Protect your AI endpoint from automated abuse by implementing a rate limit using Upstash Redis. This logic should be placed directly in the route handler or a dedicated middleware file to check the identifier (IP address) before processing the AI request.

app/api/chat/route.ts
import { Ratelimit } from '@upstash/ratelimit';
import { Redis } from '@upstash/redis';
const ratelimit = new Ratelimit({
  redis: Redis.fromEnv(),
  limiter: Ratelimit.slidingWindow(5, '60 s'),
});
// Inside POST handler:
const ip = req.headers.get('x-forwarded-for') ?? '127.0.0.1';
const { success } = await ratelimit.limit(ip);
if (!success) return new Response('Too Many Requests', { status: 429 });

⚠ Common Pitfalls

  • Hardcoding the IP identifier instead of using request headers, which causes all users to share the same limit.
4

Develop the Chat Interface Component

Use the useChat hook from the AI SDK to manage the chat state, input handling, and automatic message rendering.
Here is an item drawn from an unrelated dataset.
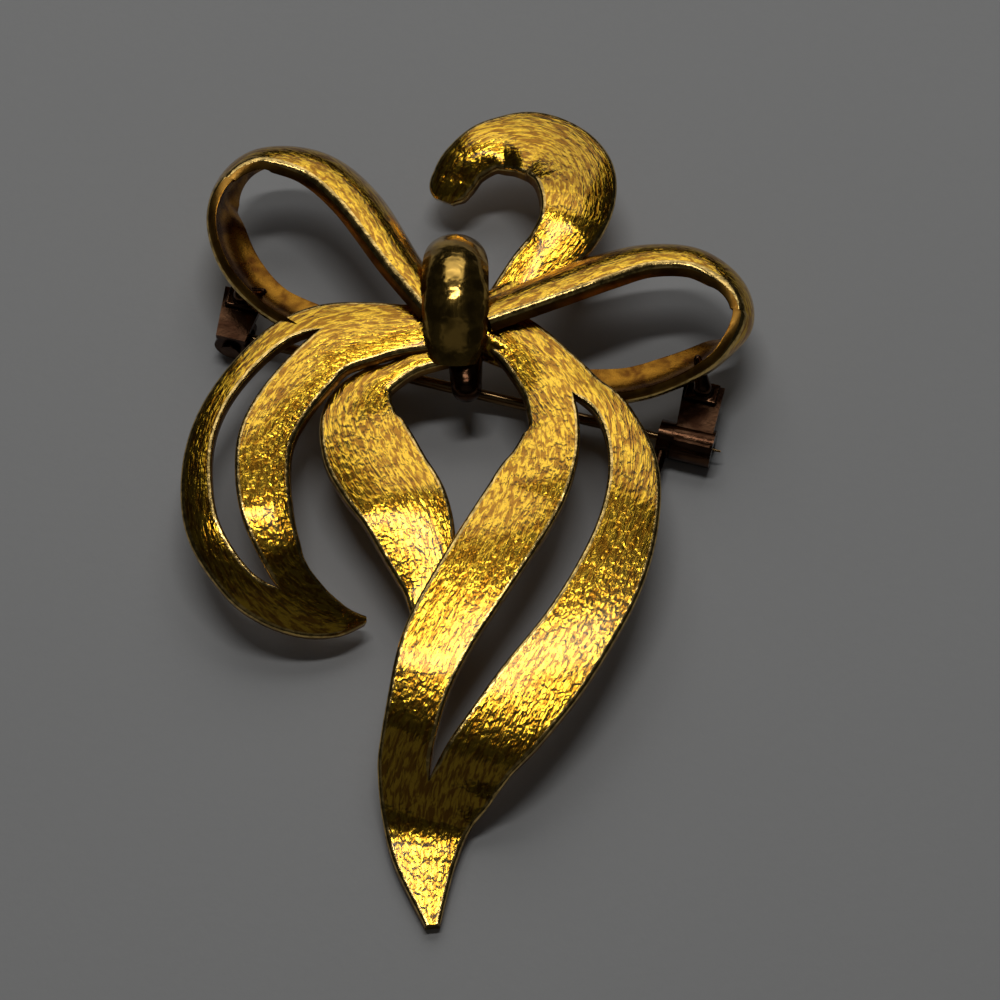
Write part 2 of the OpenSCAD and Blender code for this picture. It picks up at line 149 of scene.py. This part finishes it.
# From the knot down to the long tip
RIGHT_TAIL = [
    [0.014, 0.203, 1.64, 0.26, 0, 0.02, -0.17, 0.00],
    [0.083, 0.171, 1.64, 0.31, 0, 0.02, -0.17, 0.00],
    [0.135, 0.130, 1.64, 0.37, 0, 0.02, -0.17, 0.00],
    [0.163, 0.099, 1.65, 0.45, 0, 0.03, -0.17, 0.00],
    [0.186, 0.065, 1.68, 0.61, 0, 0.03, -0.17, 0.16],
    [0.192, 0.015, 1.71, 0.80, 0, 0.03, -0.13, 0.20],
    [0.174, -0.039, 1.74, 0.92, 0, 0.02, -0.11, 0.21],
    [0.138, -0.100, 1.70, 0.99, 2, 0.01, -0.05, 0.22],
    [0.088, -0.161, 1.63, 1.00, 3, 0.01, -0.01, 0.22],
    [0.035, -0.221, 1.53, 0.97, 3, 0.01, 0.05, 0.19],
    [-0.005, -0.272, 1.41, 0.86, 3, 0.01, 0.10, 0.16],
    [-0.040, -0.316, 1.16, 0.71, 3, 0.01, 0.11, 0.08],
    [-0.060, -0.346, 0.64, 0.61, 3, 0.02, 0.10, 0.00],
    [-0.074, -0.380, 0.18, 0.46, 2, 0.02, 0.10, 0.00],
    [-0.076, -0.425, 0.10, 0.32, 0, 0.01, 0.10, 0.00],
    [-0.064, -0.494, 0.00, 0.08, 0, 0.00, 0.10, 0.00],
]
strand_crown = 0.02  # of a strand beside an open slot, on top of its row's camber

# Places: the tables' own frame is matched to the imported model's at the knot
knot_at = Vector((-0.028 * bow_w, 0.224 * bow_l, 0))
knot_low, knot_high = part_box("knot_band")
aside = (knot_low + knot_high) / 2 / MM - knot_at
aside.z = 0


def placed(point):
    """A point in the tables' millimetres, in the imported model's metres."""
    return (Vector(point) + aside) * MM


# The ribbons' spline and sections
def row_at(table, u):
    """The row at place u along a table, on a smooth line through its rows."""
    last = len(table) - 1
    i = min(int(u), last - 1)
    f = u - i
    rows = table[max(i - 1, 0)], table[i], table[i + 1], table[min(i + 2, last)]
    return [
        0.5 * (2 * b + (c - a) * f + (2 * a - 5 * b + 4 * c - d) * f**2 + (3 * b - a - 3 * c + d) * f**3)
        for a, b, c, d in zip(*rows)
    ]


def level(z):
    """The height in millimetres of a table's height."""
    return z * fit_h if z < 1 else fit_h + (z - 1) * crest_rise


def middle(row, full_w):
    """The middle of a ribbon's section, lifted so that a leaning ribbon's low edge is at its level."""
    lean = math.radians(row[LEAN])
    lifted = abs(math.sin(lean)) * row[WIDTH] * full_w / 2 + abs(math.cos(lean)) * ribbon_t / 2
    return Vector((row[X] * bow_w, row[Y] * bow_l, level(row[Z]) + lifted))


def axes(table, full_w, u):
    """The directions across the ribbon and out of its front."""
    step = 0.05
    lean = math.radians(row_at(table, u)[LEAN])
    ahead = middle(row_at(table, min(u + step, len(table) - 1)), full_w)
    behind = middle(row_at(table, max(u - step, 0)), full_w)
    travel = (ahead - behind).normalized()
    side = travel.cross(Vector((0, 0, 1))).normalized()
    up = side.cross(travel)
    return math.cos(lean) * side + math.sin(lean) * up, math.cos(lean) * up - math.sin(lean) * side


def rise(row, full_w, a):
    """How far the section's crown stands at place a, from -1 to 1 across it."""
    crown = row[CAMBER] * (1 - a * a)
    if len(row) > SLOT:
        q = row[SLOT]
        b = (2 * a + 1 - q) / (1 + q) if a < q else (2 * a - 1 - q) / (1 - q)
        crown += strand_crown * row[OPEN] * row[WIDTH] * (1 - b * b)
    return full_w * crown


# Bands of a section: brushed front, polished rim, side wall and back
FRONT, RIM, WALL, BACK = range(4)
front_cells = 12
back_cells = 6
side_cells = 6


def outline(low, high, low_r, high_r):
    """The closed section of a bar from low to high.

    Each point holds its place across, its height and the band of the face that follows it.
    """
    half = ribbon_t / 2
    low_b, high_b = min(back_r, low_r), min(back_r, high_r)
    low_in = low + low_r + min(land_w, low_r)
    high_in = high - high_r - min(land_w, high_r)
    corner = 0.293  # of an edge's radius, to the point halfway round it
    points = [(low + low_r, half, RIM)]
    for k in range(front_cells + 1):
        place = low_in + (high_in - low_in) * k / front_cells
        points.append((place, half, FRONT if k < front_cells else RIM))
    points.append((high - high_r, half, RIM))
    for angle, band in ((30, RIM), (60, RIM), (90, WALL)):
        turn = math.radians(angle)
        place = high - high_r + high_r * math.sin(turn)
        points.append((place, half - high_r + high_r * math.cos(turn), band))
    for angle in (0, 45, 90):
        turn = math.radians(angle)
        place = high - high_b + high_b * math.cos(turn)
        points.append((place, high_b - half - high_b * math.sin(turn), BACK))
    for k in range(1, back_cells + 1):
        points.append((high - high_b + (low + low_b + high_b - high) * k / back_cells, -half, BACK))
    points.append((low + corner * low_b, corner * low_b - half, BACK))
    points.append((low, low_b - half, WALL))
    for angle in (90, 60, 30, 0):
        turn = math.radians(angle)
        points.append((low + low_r - low_r * math.sin(turn), half - low_r + low_r * math.cos(turn), RIM))
    return points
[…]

This hook abstracts the complexity of manual fetch calls and stream parsing.

components/Chat.tsx
'use client';
import { useChat } from 'ai/react';
export default function Chat() {
  const { messages, input, handleInputChange, handleSubmit } = useChat();
  return (
    <div className="flex flex-col w-full max-w-md py-24 mx-auto stretch">
      {messages.map(m => (
        <div key={m.id} className="whitespace-pre-wrap">{m.role === 'user' ? 'User: ' : 'AI: '}{m.content}</div>
      ))}
      <form onSubmit={handleSubmit}>
        <input className="fixed bottom-0 w-full max-w-md p-2 mb-8 border border-gray-300 rounded shadow-xl" value={input} onChange={handleInputChange} />
      </form>
    </div>
  );
}

⚠ Common Pitfalls

  • Forgetting the 'use client' directive, which causes the hook to fail in Server Components.
5

Configure Edge Runtime and Metadata

Ensure the page hosting the chat is optimized for performance by setting the runtime to edge if it relies heavily on the AI stream. Also, define SEO metadata to ensure the chat tool is discoverable.

app/chat/page.tsx
export const runtime = 'edge';
export const metadata = {
  title: 'AI Assistant - Next.js',
  description: 'Real-time AI chat powered by Next.js and OpenAI',
};

⚠ Common Pitfalls

  • Inconsistent runtime configurations between the API route and the page, leading to unexpected cold start behaviors.

What you built

You have successfully implemented a secure, rate-limited AI streaming interface. By using the Edge Runtime and the Vercel AI SDK, you ensure low latency and a smooth user experience. Next steps include integrating Auth.js to provide user-specific rate limits and persistent chat history using Prisma or Drizzle.